The question then arises, how is the employers’ PPP loan forgiveness amount impacted by employees who refuse to return to work?
The Small Business Administration (SBA) recently provided guidance on this issue in its updated FAQs on the PPP. The short answer to the question is that a borrower’s PPP loan forgiveness will not be reduced if the borrower laid off an employee, and makes a written offer of re-employment to the employee which the employee refuses and which refusal is documented by the borrower. Employees beware – employees who reject good-faith offers of re-employment may find themselves ineligible for continued unemployment benefits.
The full FAQ (#40) is set forth as follows.

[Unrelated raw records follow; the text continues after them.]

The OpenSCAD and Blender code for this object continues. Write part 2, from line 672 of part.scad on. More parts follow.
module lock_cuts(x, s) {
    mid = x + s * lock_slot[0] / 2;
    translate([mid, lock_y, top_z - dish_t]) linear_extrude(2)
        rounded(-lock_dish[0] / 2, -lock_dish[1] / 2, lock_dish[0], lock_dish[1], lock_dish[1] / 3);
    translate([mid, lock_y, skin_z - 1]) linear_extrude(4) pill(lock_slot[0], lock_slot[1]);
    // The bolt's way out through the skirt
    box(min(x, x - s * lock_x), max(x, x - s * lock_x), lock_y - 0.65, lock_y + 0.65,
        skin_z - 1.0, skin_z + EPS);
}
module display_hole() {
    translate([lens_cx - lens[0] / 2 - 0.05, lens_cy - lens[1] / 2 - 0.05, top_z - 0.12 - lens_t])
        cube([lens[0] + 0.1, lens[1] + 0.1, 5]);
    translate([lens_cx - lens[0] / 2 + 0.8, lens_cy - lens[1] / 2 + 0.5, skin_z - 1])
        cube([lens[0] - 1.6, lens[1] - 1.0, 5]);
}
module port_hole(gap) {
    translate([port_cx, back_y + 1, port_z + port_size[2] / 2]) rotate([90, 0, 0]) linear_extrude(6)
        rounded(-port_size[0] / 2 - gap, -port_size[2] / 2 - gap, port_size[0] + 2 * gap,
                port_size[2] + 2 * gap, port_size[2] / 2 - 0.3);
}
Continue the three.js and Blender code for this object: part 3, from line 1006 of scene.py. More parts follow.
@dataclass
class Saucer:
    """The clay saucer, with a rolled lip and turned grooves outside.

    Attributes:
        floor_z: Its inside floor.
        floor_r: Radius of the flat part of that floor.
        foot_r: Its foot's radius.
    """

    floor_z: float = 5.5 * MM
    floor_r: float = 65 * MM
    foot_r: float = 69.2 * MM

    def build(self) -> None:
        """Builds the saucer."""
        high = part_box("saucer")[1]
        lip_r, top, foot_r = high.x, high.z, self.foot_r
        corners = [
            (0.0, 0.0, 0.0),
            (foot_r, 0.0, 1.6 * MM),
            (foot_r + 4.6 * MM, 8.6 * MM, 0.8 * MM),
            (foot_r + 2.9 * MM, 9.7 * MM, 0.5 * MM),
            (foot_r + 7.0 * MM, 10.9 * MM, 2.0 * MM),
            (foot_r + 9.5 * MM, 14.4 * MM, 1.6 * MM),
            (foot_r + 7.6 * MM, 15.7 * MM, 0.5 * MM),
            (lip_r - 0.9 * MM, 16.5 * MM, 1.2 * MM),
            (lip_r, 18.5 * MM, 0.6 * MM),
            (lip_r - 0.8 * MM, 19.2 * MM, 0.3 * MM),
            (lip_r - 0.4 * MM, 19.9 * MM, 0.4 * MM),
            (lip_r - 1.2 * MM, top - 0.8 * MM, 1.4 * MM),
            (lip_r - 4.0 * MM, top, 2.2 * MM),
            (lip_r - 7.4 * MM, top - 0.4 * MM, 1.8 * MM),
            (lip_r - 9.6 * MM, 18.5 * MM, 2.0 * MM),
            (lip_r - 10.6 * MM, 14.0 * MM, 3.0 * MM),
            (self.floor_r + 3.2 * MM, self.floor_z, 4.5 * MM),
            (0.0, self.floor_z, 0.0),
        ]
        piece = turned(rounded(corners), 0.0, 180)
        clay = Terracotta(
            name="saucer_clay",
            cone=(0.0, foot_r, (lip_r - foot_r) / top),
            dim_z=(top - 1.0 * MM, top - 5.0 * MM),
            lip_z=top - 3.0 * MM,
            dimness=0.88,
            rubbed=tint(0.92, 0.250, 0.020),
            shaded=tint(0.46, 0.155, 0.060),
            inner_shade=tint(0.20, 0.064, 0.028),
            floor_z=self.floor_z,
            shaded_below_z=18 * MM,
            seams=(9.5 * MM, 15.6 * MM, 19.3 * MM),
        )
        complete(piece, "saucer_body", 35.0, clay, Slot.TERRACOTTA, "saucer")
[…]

“40. Question:Will a borrower’s PPP loan forgiveness amount (pursuant to section 1106 of the CARES Act and SBA’s implementing rules and guidance) be reduced if the borrower laid off an employee, offered to rehire the same employee, but the employee declined the offer?
Answer: No. As an exercise of the Administrator’s and the Secretary’s authority under Section 1106(d)(6) of the CARES Act to prescribe regulations granting de minimis exemptions from the Act’s limits on loan forgiveness, SBA and Treasury intend to issue an interim final rule excluding laid-off employees whom the borrower offered to rehire (for the same salary/wages and same number of hours) from the CARES Act’s loan forgiveness reduction calculation. The interim final rule will specify that, to qualify for this exception, the borrower must have made a good faith, written offer of rehire, and the employee’s rejection of that offer must be documented by the borrower. Employees and employers should be aware that employees who reject offers of re-employment may forfeit eligibility for continued unemployment compensation.”